Cosmik: Well, your stuff makes me move, but I can also get caught up in the solo and forget. So the groove is there, but sometimes you have to pay attention and stay in your body without getting all caught up in the head stuff. So what else will we hear on the new album?

Joey: It's a kitchen sink thing. Anything that has funk in it.

Cosmik: Move your butt is the bottom line

Joey: Exactly.

Josh: We try to find the funk in other kinds of music, too. Jazz, and Afro-Cuban music. Afro-Cuban music and funk are almost the same music, really.

Cosmik: Well, people have been talking about funky music at least since the boppers, over 50 years ago. George Clinton didn't invent the word, though some people think he did.

Josh: Right. It evolved.

Cosmik: And ultimately, well, funk means sex, doesn't it?

Joey: All music means sex.

Cosmik: Not all music. Yanni is still making records.

Joey: And John Tesh, too. But all my music does.

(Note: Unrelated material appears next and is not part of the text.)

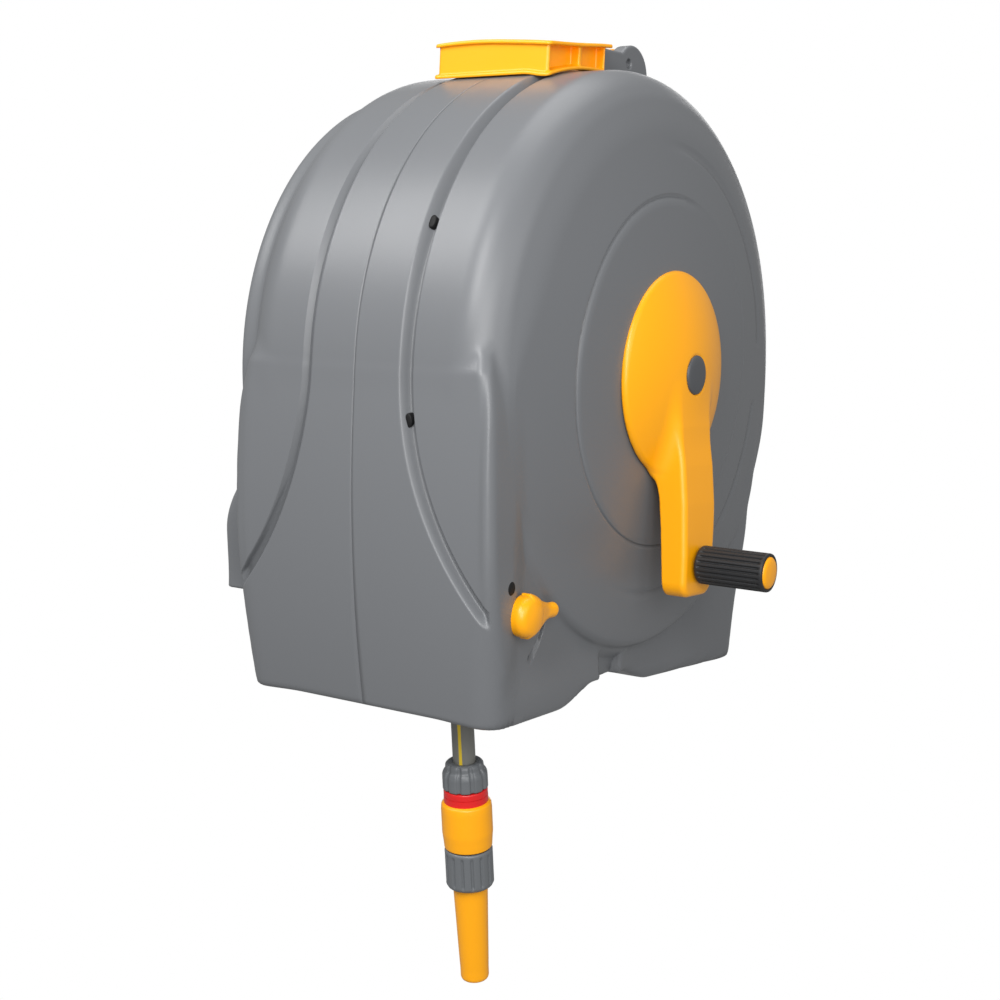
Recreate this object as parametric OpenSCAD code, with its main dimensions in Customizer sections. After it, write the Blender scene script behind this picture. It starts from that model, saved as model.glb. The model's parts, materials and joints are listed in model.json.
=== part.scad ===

Since doing this interview, I've had a chance to see Porterhouse again, opening for Leftover Salmon at Seattle's Showbox Theater. Tye North was on hand for that occasion, with the rest of the band from the Rainbow show. The change in lineup only confirmed that with songs as good as the ones Joey Porter writes and frontmen as tight as Joey and Josh play, Porterhouse is a killer live band no matter which of their exceptional roster of rhythm players they bring along. A new album, Prime Cuts, is due in the spring, and will almost certainly be the occasion of a tour that you should not miss. Meanwhile, I'll take one more chance to plug Thumbs Up, Little Buddy before thanking Josh and Joey for their cooperation, and Randy Alexander of Randex Communications for his assistance in setting up one of the best nights of conversation and music I've ever enjoyed.